Wie die KV die Terminvermittlung genau organisieren wird, konnte Dastych noch nicht skizzieren. Die KV sei darauf angewiesen, dass sich Ärzte freiwillig mit verfügbaren Terminen bei ihr melden. Extra Geld gebe es dafür nicht. Vielmehr kos­teten die Terminservicestellen Geld, das dann anderswo fehle.

Der KV-Chef vermisst auch eine politische Diskussion zu überzogener Anspruchshaltung und der Eigenverantwortung von Patienten. Mit dem Stichwort „Kostenerstattungssystem“ rannten die Ärzte beim Minister allerdings offene Türen ein. Er plädiere schon seit drei Jahrzehnten dafür, sagte Grüttner.

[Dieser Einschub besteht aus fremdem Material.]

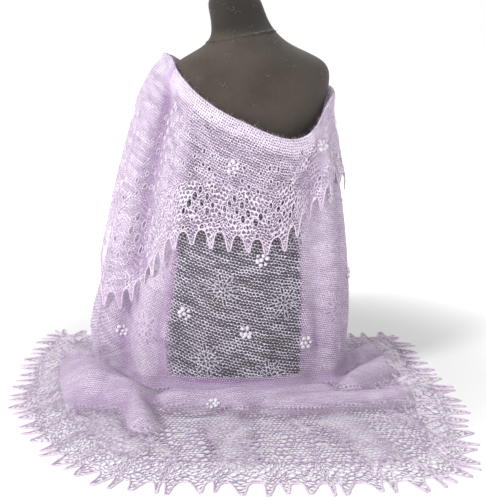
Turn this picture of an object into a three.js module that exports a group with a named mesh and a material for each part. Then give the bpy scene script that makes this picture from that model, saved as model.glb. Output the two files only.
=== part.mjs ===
// A square knitted lace shawl, worn turned down over a limbless dress form, with its train on the table.
// Millimetres. X is to the right of someone who looks at the back, Y points away from them, Z is up.
// The origin is on the table, at the middle of the form's flat base.
import * as THREE from "three";

// Cloth sizes
const wallThickness = 2;
const seamGap = 0.3;
const clothColor = 0xcdb4d2;
const edgeColor = 0xd9c3de;

// Pointed edging: one tooth for each repeat of the lace border
const trainTeeth = 82;
const toothDepth = 40;
const toothSway = { pitch: 0.2, depth: 0.16 };
const flapTeeth = 36;
const flapToothDepth = 32;
const perTooth = 3;
const frontTeeth = 11;
const frontToothDepth = 32;
const frontStripWidth = 6;

// Lace border: the rows between the field and the roots of the teeth, with two rows of eyelets
const borderWidth = 92;
const eyeletRows = { beforeFirst: 26, firstRow: 10, between: 24, secondRow: 10 };
const flapEyelets = { start: 0.45, end: 0.7 };

// Where the hanging cloth turns on to the table
const turnRadius = 40;
const openFront = { topAngle: 157, footAngle: 150 };

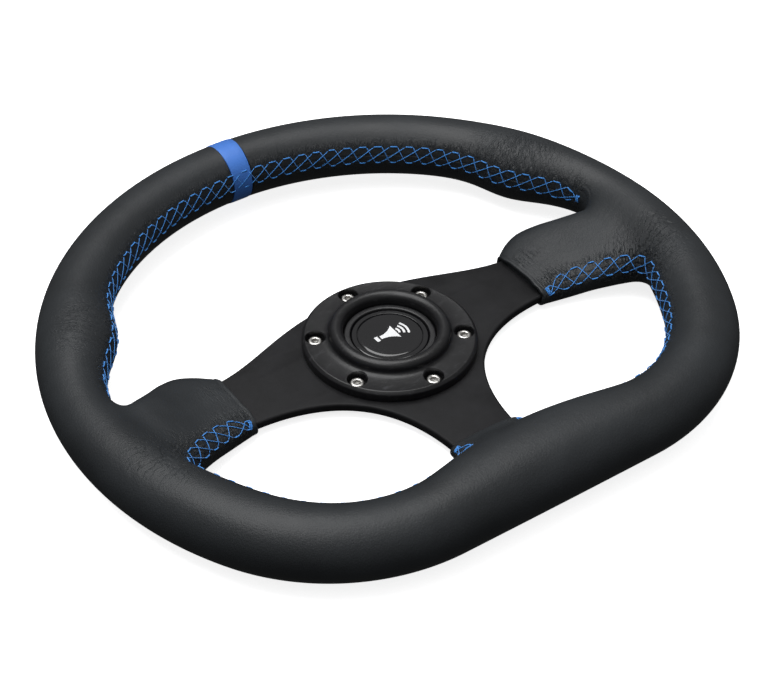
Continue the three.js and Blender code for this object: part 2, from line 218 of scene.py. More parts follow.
def rounded(corners, radii, steps=6):
    """An outline through corners, each cut by an arc-like curve of its own size.

    Each corner is replaced by a quadratic curve that starts and ends its size away
    from the corner, on the two sides that meet there.
    """
    corners = np.asarray(corners, float)
    out = []
    count = len(corners)
    for i, size in enumerate(radii):
        here = corners[i]
        if size <= 0:
            out.append(here[None])
            continue
        before, after = corners[i - 1] - here, corners[(i + 1) % count] - here
        start = here + before / np.linalg.norm(before) * size
        end = here + after / np.linalg.norm(after) * size
        t = np.linspace(0, 1, steps)[:, None]
        out.append((1 - t) ** 2 * start + 2 * t * (1 - t) * here + t ** 2 * end)
    return np.concatenate(out)


def shade_by_angle(obj, degrees=35):
    """Smooth shading that keeps edges sharper than the angle."""
    obj.data.polygons.foreach_set("use_smooth", np.ones(len(obj.data.polygons), bool))
    obj.data.set_sharp_from_angle(angle=math.radians(degrees))


def apply_modifiers(obj):
    """Replaces an object's mesh by what its modifiers make of it."""
    depsgraph = bpy.context.evaluated_depsgraph_get()
    mesh = bpy.data.meshes.new_from_object(obj.evaluated_get(depsgraph))
    old = obj.data
    obj.modifiers.clear()
    obj.data = mesh
    bpy.data.meshes.remove(old)


def cut(obj, cutters):
    """Subtracts closed cutters from obj and deletes them."""
    for cutter in cutters:
        step = obj.modifiers.new("cut", "BOOLEAN")
        step.operation = "DIFFERENCE"
        step.solver = "EXACT"
        step.object = cutter
    apply_modifiers(obj)
    for cutter in cutters:
        bpy.data.objects.remove(cutter)


def finish_piece(obj, body, slot, material, *nodes):
    """Gives a finished piece its material and body, and hides the nodes it replaces; slot is not
    used.
    """
    obj.data.materials.clear()
    obj.data.materials.append(material)
    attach(obj, body)
    if nodes:
        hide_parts(*nodes)
    return obj


# ---------------------------------------------------------------- materials


class Finish:
    """A material's nodes, with short calls for the patterns that the finishes share."""

    def __init__(self, name, color, roughness, metallic=0.0):
        self.material = bpy.data.materials.new(name)
        self.material.use_nodes = True
        self.nodes = self.material.node_tree.nodes
        self.links = self.material.node_tree.links
        self.shader = self.nodes["Principled BSDF"]
        self.shader.inputs["Base Color"].default_value = (*color, 1)
        self.shader.inputs["Roughness"].default_value = roughness
        self.shader.inputs["Metallic"].default_value = metallic
        self.place = self.nodes.new("ShaderNodeTexCoord").outputs["Object"]

    def link(self, source, target):
        self.links.new(source, target)

    def node(self, kind, **values):
        """A new node whose named sockets hold the given values."""
        node = self.nodes.new(kind)
        for socket, value in values.items():
            node.inputs[socket].default_value = value
        return node

    def specular(self, level):
        self.shader.inputs["Specular IOR Level"].default_value = level

    def stretched(self, scale):
        """Object coordinates multiplied by scale."""
        node = self.node("ShaderNodeMapping", Scale=scale)
        self.link(self.place, node.inputs["Vector"])
        return node.outputs["Vector"]

    def noise(self, scale, detail=3.0, rough=0.5, distortion=0.0, place=None):
        node = self.node("ShaderNodeTexNoise", Scale=scale, Detail=detail, Roughness=rough,
                         Distortion=distortion)
        self.link(place or self.place, node.inputs["Vector"])
        return node.outputs["Fac"]

    def cells(self, scale, smooth=None):
        """Distance to the nearest cell centre, with soft cell edges if smooth is given."""
        node = self.node("ShaderNodeTexVoronoi", Scale=scale)
        if smooth is not None:
            node.feature = "SMOOTH_F1"
            node.inputs["Smoothness"].default_value = smooth
        self.link(self.place, node.inputs["Vector"])
        return node.outputs["Distance"]

    def attribute(self, name, output="Fac"):
        node = self.node("ShaderNodeAttribute")
        node.attribute_name = name
        return node.outputs[output]

    def ramp(self, value, stops):
        """A value passed through (position, value or colour) stops."""
        node = self.node("ShaderNodeValToRGB")
        points = node.color_ramp.elements
        while len(points) < len(stops):
            points.new(0.5)
        for point, (position, shade) in zip(points, stops):
            point.position = position
            point.color = (*shade, 1) if hasattr(shade, "__len__") else (shade,) * 3 + (1,)
        self.link(value, node.inputs["Fac"])
        return node.outputs["Color"]

    def math(self, operation, a, b):
        node = self.node("ShaderNodeMath")
        node.operation = operation
        for socket, value in zip(node.inputs, (a, b)):
            if isinstance(value, (int, float)):
                socket.default_value = value
            else:
                self.link(value, socket)
        return node.outputs["Value"]

    def bump(self, height, distance, strength=1.0, under=None):
        """Adds a bump of that height in metres, over an earlier one if it is given."""
        node = self.node("ShaderNodeBump", Strength=strength, Distance=distance)
        self.link(height, node.inputs["Height"])
        if under is not None:
            self.link(under, node.inputs["Normal"])
        self.link(node.outputs["Normal"], self.shader.inputs["Normal"])
        return node.outputs["Normal"]

    def color(self, source):
        self.link(source, self.shader.inputs["Base Color"])

    def roughness(self, source):
        self.link(source, self.shader.inputs["Roughness"])

    def coat(self, weight, roughness):
        self.shader.inputs["Coat Weight"].default_value = weight
        self.shader.inputs["Coat Roughness"].default_value = roughness


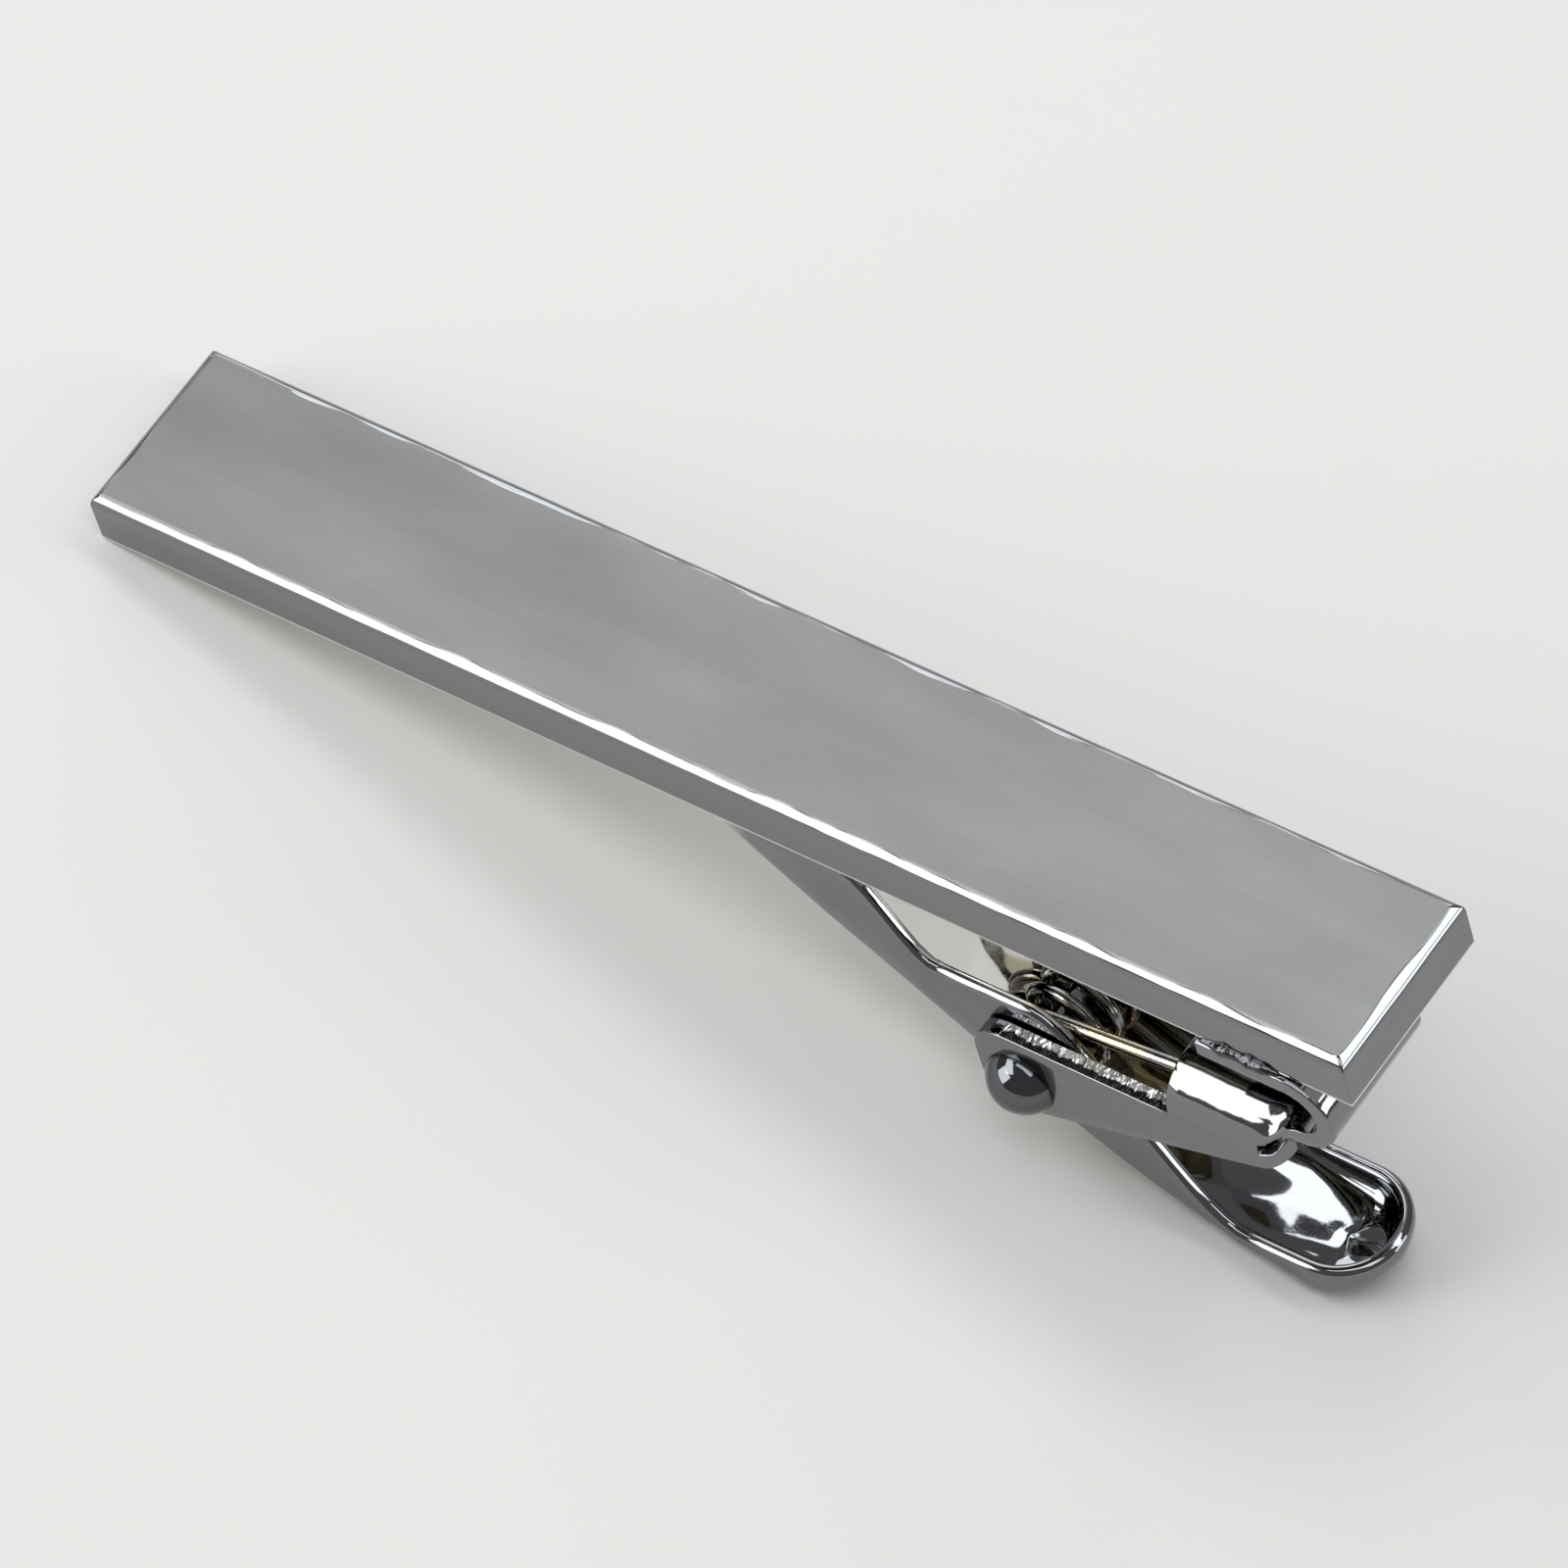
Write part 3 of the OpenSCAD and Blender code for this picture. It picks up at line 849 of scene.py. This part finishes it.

Eher ein ärztliches Qualitäts- als ein Quantitätsproblem?

Dr. Michael Karner, Bevollmächtigter des Vorstands der AOK Hessen, gab zu bedenken, dass die Versicherten sehr wohl unterscheiden zwischen der direkten Wahl eines Arztes, dessen Qualitäten sie vertrauen, und einer Vermittlung. Dr. Karner berichtete vom Leserbrief einer Diabetikerin, die die Erfahrung gemacht hatte, dass es besser sein kann, lange auf einen Termin bei einem beliebten Arzt zu warten, als zu einem Arzt zu gehen, der noch viele Termine freihat. Er sieht das Versorgungsproblem eher bei der Qualität als bei der Quantität.

Dass es durchaus ein Kapazitätsproblem gibt, unterstrich dagegen ein Rheumatologe: Auch bei den Kliniken warte ein Patient sechs Monate auf einen Behandlungstermin. Wie dort zusätzliche Patienten zeitnah ambulant betreut werden sollen, sei ihm schleierhaft. „Wir haben in der Rheumatologie mangels Masse keine Verschiebungsmöglichkeiten.“

Auf die Frage aus dem Auditorium, ob Hessen nicht mehr Medizinstudienplätze einrichten könne, antwortete der Minister, dass nicht die Zahl der Studienbeginner der Engpass seien, sondern nach dem Physikum die Ausbildungskapazitäten in den Kliniken („Wie viele Leute können bei der Visite am Krankenbett stehen?“).